This week on the way to work, I was listening to an interview with Hoosier Mayor Pete Buttigieg (pronounced Buddha-judge) and this man who is running for US president was talking frankly about his relatively late-in-life coming-out story. As the mother of a gay son, I was marveling at how things have changed for the queer community in just a few short years, let alone the five decades since the Stonewall Uprising that helped mainstream the gay movement.
Today, same-sex marriage is performed in some 28 countries, and even here in Israel, a country that does not have a system of civil marriage, same-sex marriages that are performed abroad are recognized by the state.
It means I can dream that my oldest son will one day find his Mr. Right, and hopefully, like his five siblings, have the chance to raise a family here in Israel, as many in the gay community are doing already.
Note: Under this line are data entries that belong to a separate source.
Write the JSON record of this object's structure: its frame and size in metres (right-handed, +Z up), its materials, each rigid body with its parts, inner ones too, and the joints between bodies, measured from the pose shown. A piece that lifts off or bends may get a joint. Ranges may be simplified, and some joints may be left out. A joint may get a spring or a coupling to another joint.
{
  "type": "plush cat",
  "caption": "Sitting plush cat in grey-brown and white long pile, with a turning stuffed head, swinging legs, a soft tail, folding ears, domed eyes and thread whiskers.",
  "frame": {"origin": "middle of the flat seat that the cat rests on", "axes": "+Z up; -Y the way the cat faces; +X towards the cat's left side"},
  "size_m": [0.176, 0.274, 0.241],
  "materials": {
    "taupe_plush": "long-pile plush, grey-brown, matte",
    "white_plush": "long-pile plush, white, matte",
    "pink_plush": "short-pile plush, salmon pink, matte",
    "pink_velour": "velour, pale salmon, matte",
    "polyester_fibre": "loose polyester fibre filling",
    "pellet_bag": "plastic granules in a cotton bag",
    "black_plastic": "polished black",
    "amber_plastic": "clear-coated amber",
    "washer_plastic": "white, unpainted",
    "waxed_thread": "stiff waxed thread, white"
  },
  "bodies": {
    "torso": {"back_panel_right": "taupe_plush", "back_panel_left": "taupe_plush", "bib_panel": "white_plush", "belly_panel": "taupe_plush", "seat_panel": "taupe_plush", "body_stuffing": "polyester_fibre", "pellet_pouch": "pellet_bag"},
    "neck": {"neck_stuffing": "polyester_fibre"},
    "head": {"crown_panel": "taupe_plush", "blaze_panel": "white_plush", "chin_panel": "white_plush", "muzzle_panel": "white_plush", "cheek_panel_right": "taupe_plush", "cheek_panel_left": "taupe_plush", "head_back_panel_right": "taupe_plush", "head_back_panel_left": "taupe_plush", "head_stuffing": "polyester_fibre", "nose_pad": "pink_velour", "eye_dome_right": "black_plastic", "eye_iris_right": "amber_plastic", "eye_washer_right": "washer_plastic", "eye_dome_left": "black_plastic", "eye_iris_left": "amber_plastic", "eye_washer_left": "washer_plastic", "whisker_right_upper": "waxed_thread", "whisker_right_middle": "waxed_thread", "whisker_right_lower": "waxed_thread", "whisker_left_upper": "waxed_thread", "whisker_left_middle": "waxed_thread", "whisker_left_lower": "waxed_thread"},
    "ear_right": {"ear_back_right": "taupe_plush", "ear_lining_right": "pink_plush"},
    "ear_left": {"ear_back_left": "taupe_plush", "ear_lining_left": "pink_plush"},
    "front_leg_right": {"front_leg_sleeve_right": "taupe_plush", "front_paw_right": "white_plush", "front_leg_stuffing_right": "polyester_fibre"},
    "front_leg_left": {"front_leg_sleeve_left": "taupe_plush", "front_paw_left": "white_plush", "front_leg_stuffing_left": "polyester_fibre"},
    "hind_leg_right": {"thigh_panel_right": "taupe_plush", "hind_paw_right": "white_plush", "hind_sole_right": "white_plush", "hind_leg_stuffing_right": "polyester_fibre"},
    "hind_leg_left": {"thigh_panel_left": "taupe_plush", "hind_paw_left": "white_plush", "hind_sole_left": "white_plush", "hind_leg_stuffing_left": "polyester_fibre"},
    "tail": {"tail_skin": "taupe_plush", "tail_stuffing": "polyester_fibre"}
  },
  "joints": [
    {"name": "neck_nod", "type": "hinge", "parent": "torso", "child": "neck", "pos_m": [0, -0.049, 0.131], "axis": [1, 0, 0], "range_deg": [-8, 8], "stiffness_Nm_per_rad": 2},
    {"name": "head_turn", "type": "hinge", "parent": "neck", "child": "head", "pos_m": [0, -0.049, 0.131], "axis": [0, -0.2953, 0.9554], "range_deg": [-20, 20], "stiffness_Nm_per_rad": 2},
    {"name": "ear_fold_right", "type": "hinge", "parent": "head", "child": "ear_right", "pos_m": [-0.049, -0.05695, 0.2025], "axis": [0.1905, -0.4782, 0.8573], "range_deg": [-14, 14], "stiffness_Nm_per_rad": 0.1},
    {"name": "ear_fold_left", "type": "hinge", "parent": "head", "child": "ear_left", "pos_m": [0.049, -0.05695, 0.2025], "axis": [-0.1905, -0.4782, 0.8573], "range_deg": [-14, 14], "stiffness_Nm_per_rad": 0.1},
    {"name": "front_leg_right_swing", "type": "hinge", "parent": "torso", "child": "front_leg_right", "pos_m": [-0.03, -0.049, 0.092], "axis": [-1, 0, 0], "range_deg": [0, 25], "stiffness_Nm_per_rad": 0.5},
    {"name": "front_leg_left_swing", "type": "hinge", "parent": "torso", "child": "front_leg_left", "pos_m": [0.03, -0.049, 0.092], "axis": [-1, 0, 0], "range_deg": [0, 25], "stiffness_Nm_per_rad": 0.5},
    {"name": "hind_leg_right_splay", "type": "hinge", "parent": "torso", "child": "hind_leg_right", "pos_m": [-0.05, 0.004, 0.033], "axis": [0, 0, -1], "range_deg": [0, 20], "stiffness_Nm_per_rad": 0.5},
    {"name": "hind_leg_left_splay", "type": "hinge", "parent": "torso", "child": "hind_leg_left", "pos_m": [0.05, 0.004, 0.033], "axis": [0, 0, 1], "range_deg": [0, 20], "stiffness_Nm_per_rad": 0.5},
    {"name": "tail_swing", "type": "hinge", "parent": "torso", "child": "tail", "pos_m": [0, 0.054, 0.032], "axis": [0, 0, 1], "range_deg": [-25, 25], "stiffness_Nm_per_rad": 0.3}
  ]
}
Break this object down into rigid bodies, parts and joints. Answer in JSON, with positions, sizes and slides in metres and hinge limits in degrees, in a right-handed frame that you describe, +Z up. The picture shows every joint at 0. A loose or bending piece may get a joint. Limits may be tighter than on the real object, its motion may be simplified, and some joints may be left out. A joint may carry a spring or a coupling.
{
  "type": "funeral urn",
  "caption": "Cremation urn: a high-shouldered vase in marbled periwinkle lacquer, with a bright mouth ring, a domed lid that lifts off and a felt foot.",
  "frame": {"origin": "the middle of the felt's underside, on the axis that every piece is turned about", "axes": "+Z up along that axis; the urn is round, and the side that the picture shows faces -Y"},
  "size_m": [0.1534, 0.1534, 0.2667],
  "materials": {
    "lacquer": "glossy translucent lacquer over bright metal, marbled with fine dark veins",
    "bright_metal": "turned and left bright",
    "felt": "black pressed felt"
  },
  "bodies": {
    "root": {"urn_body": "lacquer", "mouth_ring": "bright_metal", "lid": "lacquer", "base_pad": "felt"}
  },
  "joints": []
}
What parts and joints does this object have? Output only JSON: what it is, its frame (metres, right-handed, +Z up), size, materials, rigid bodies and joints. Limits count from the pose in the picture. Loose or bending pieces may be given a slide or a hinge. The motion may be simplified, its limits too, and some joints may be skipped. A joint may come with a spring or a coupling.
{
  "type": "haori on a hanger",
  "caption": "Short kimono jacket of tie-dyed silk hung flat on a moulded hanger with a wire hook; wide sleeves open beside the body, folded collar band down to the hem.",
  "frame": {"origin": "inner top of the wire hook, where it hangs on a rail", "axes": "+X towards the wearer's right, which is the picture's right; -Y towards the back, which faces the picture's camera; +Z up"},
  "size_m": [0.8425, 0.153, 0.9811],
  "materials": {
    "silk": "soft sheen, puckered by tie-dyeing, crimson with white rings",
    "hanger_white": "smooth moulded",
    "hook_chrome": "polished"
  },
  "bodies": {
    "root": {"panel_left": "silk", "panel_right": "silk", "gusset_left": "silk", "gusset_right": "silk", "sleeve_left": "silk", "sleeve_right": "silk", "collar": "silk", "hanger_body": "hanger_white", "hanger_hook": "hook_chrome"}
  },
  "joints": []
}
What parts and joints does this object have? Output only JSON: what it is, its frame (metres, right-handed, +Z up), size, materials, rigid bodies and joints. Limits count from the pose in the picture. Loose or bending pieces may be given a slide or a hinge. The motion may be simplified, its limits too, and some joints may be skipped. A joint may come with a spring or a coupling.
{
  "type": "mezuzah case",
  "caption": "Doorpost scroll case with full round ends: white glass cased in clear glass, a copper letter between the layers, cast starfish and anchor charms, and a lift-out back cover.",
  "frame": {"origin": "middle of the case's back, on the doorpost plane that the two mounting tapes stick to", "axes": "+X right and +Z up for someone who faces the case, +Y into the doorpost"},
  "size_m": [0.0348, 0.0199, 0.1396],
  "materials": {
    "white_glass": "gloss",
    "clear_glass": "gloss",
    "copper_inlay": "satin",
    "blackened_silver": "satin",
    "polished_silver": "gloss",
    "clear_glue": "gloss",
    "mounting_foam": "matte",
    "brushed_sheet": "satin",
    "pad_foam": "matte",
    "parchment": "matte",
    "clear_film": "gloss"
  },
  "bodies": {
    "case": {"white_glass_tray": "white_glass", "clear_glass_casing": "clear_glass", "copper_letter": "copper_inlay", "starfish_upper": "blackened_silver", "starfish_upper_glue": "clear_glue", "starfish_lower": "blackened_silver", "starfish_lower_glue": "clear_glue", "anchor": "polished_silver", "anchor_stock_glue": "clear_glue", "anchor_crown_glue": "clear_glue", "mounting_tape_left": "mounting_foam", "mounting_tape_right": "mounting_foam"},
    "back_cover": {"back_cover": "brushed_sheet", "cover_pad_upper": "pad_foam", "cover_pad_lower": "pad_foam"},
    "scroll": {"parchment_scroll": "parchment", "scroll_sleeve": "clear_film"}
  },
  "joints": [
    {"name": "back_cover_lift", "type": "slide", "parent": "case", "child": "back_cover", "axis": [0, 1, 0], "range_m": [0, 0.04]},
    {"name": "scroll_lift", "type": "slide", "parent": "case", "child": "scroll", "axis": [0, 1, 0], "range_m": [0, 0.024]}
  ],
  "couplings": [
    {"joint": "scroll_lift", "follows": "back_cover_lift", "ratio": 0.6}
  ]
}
My son, who is not yet 16, was born into an era in which he feels really comfortable being loud and proud. That doesn’t always mean that his environment feels the same, of course. After some unpleasantness last year in our local high school in our mixed religious-secular settlement, this year he’s at a boarding school in Jerusalem where we visited him on Shabbat. He greeted us wearing a full-body purple unicorn suit, complete with tail. I think he’s doing fine.
But it is still in my nature to worry. When we’re out and about, the kids like me to play the “fun” game, One Step From Death. My superpower is that, in almost any situation, I can see impending doom. Yes, any situation.
When I was growing up, AIDS was basically a death sentence for many in the gay community and several of my parents’ friends were struck down. A dark cloud hung over their community of classical musicians. But today, that is much less the case.
I asked my son today what World AIDS Day, marked annually on December 1, means to him and he said honestly that he’s not actually sure. He said, “On the one hand, I do know about the AIDS epidemic and how devastating it was.” But on the other hand, “it was a long time ago and relates to me a lot less than it would if I were even five years older.”
However, as we all know, HIV doesn’t discriminate based on sexuality, or age — or really anything.
World AIDS Day was launched more than 30 years ago. Since the illness has been tracked, it’s estimated that close to 40 million people worldwide have died of AIDS-related illnesses, and today, almost that many are living with the disease. Increasingly, infected individuals are surviving and, with proper treatment, AIDS is no longer a death sentence.
Last year, World AIDS Day was held under the banner of “Know your status.” So for me, the mother of a healthy, curious gay boy, I want to promote that drive and ask everyone – gay, straight, whatever – to get tested for HIV to find out your status.
This year, the theme is “Communities make the difference.” I know that sometimes the Jewish community likes to shy away from tough topics, but as we all have heard so many times, anyone who saves a life, saves a whole world.
In this case, frank, open conversations can actually be lifesaving. So we’ll talk about AIDS when our son comes home for Shabbat this weekend. I imagine he’ll roll his eyes, soak up our concerns, and take the topic back to his boarding school when he returns on Sunday.
I hope, having read this, you will find time to discuss AIDS prevention in your communities, too.